++++ Data excerpt ++++

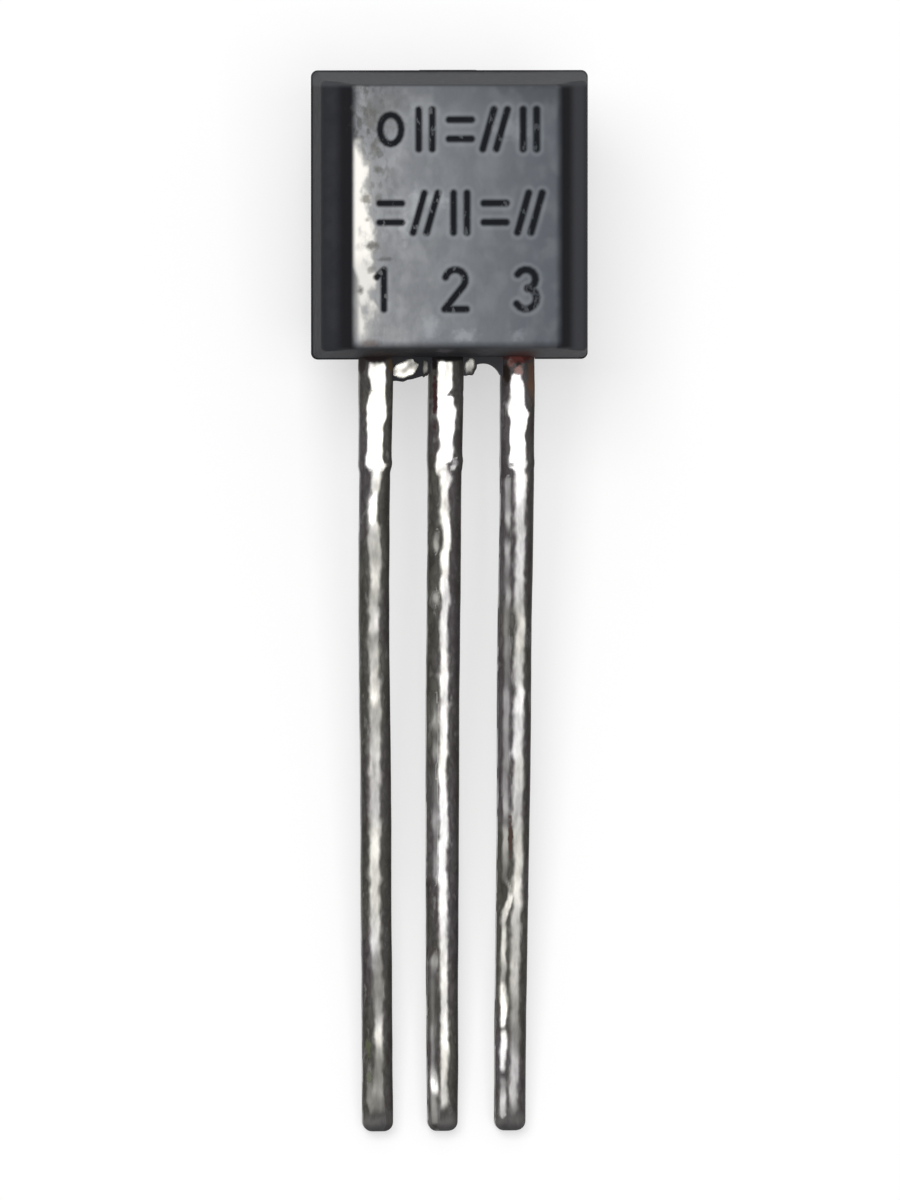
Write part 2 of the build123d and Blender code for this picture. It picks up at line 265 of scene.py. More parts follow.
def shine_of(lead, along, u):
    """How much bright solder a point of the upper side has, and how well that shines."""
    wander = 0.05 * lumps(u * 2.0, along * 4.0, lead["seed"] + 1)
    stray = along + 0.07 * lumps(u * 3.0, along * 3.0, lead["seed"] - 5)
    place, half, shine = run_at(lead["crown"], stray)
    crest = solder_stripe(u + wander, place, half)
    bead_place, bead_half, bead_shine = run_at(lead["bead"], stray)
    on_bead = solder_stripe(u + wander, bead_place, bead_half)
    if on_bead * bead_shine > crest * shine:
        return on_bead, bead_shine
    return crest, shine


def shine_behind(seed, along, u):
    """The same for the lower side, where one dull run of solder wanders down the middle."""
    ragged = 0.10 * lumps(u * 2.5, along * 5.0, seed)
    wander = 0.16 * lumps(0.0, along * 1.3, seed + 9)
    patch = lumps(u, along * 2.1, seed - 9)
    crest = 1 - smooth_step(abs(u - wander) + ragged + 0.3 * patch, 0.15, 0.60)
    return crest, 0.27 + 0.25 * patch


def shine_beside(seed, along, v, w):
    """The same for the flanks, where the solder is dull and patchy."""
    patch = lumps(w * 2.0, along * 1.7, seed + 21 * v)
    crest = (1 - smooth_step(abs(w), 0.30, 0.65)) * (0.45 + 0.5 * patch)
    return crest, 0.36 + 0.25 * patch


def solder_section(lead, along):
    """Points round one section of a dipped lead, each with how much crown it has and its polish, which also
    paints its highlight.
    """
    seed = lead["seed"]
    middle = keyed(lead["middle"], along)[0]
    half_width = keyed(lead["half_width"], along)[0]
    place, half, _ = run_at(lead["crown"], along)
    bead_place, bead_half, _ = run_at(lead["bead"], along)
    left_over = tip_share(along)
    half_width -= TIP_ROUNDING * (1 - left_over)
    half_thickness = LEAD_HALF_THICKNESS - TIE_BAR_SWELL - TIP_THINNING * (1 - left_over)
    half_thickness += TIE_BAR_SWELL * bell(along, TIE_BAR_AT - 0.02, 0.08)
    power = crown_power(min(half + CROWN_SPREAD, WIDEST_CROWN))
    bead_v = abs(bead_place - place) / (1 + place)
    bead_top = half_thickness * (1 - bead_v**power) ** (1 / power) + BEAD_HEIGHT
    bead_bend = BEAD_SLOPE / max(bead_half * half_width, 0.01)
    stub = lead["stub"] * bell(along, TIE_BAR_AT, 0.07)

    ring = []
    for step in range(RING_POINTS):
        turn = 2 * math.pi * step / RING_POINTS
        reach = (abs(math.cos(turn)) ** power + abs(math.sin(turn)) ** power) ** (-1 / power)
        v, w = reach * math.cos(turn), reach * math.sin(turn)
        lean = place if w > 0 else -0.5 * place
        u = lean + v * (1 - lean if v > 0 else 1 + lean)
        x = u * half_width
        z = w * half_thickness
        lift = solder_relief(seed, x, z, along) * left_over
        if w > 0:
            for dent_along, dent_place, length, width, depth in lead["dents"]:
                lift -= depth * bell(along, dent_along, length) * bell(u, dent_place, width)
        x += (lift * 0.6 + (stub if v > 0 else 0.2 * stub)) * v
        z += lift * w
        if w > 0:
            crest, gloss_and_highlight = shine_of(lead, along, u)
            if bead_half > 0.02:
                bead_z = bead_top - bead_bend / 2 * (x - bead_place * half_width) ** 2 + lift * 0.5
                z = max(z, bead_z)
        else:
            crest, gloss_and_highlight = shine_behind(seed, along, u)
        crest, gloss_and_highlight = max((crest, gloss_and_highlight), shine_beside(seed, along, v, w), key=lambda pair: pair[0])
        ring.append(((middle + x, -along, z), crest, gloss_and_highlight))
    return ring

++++

The required output is the exact run of lines from the beginning of the listing above to the line that contains "return crest, shine", inclusive of both.

• Expected answer:
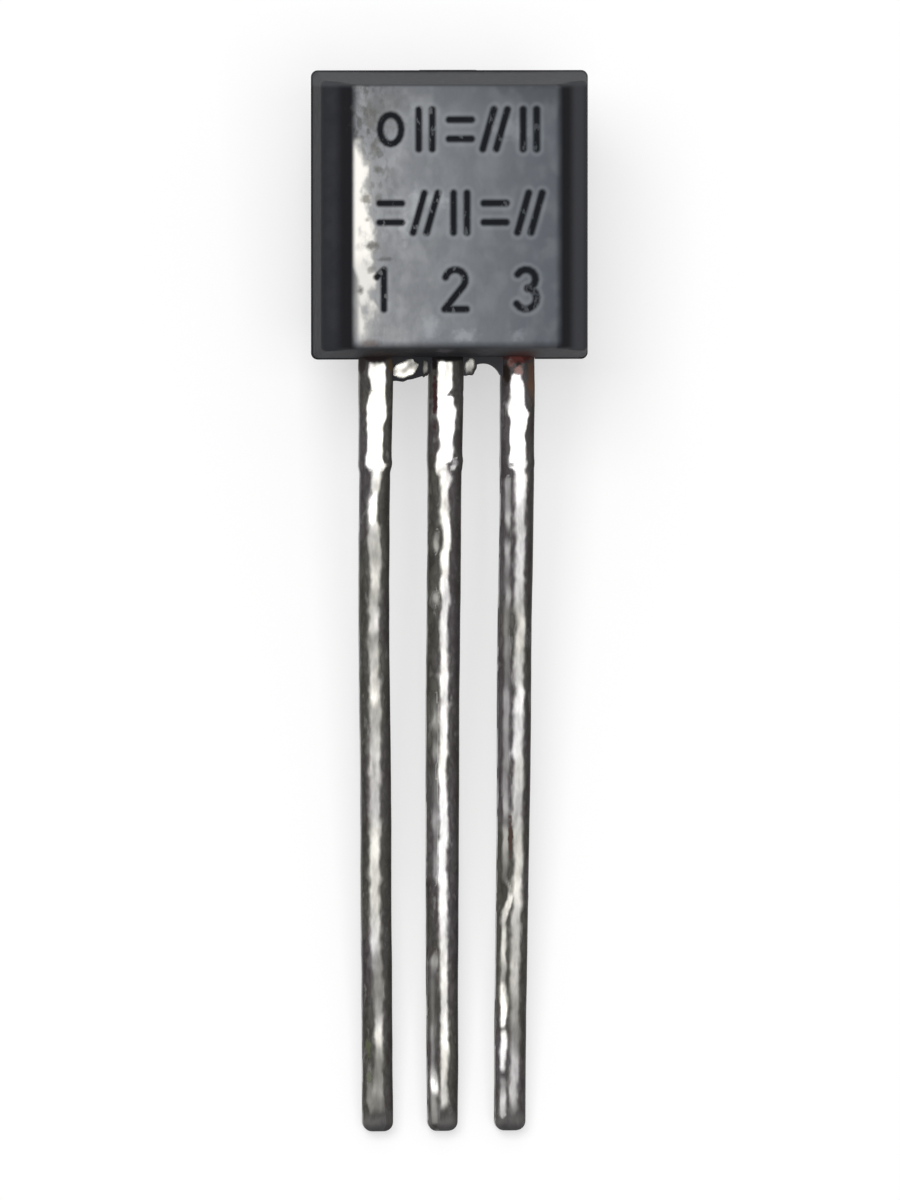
Write part 2 of the build123d and Blender code for this picture. It picks up at line 265 of scene.py. More parts follow.
def shine_of(lead, along, u):
    """How much bright solder a point of the upper side has, and how well that shines."""
    wander = 0.05 * lumps(u * 2.0, along * 4.0, lead["seed"] + 1)
    stray = along + 0.07 * lumps(u * 3.0, along * 3.0, lead["seed"] - 5)
    place, half, shine = run_at(lead["crown"], stray)
    crest = solder_stripe(u + wander, place, half)
    bead_place, bead_half, bead_shine = run_at(lead["bead"], stray)
    on_bead = solder_stripe(u + wander, bead_place, bead_half)
    if on_bead * bead_shine > crest * shine:
        return on_bead, bead_shine
    return crest, shine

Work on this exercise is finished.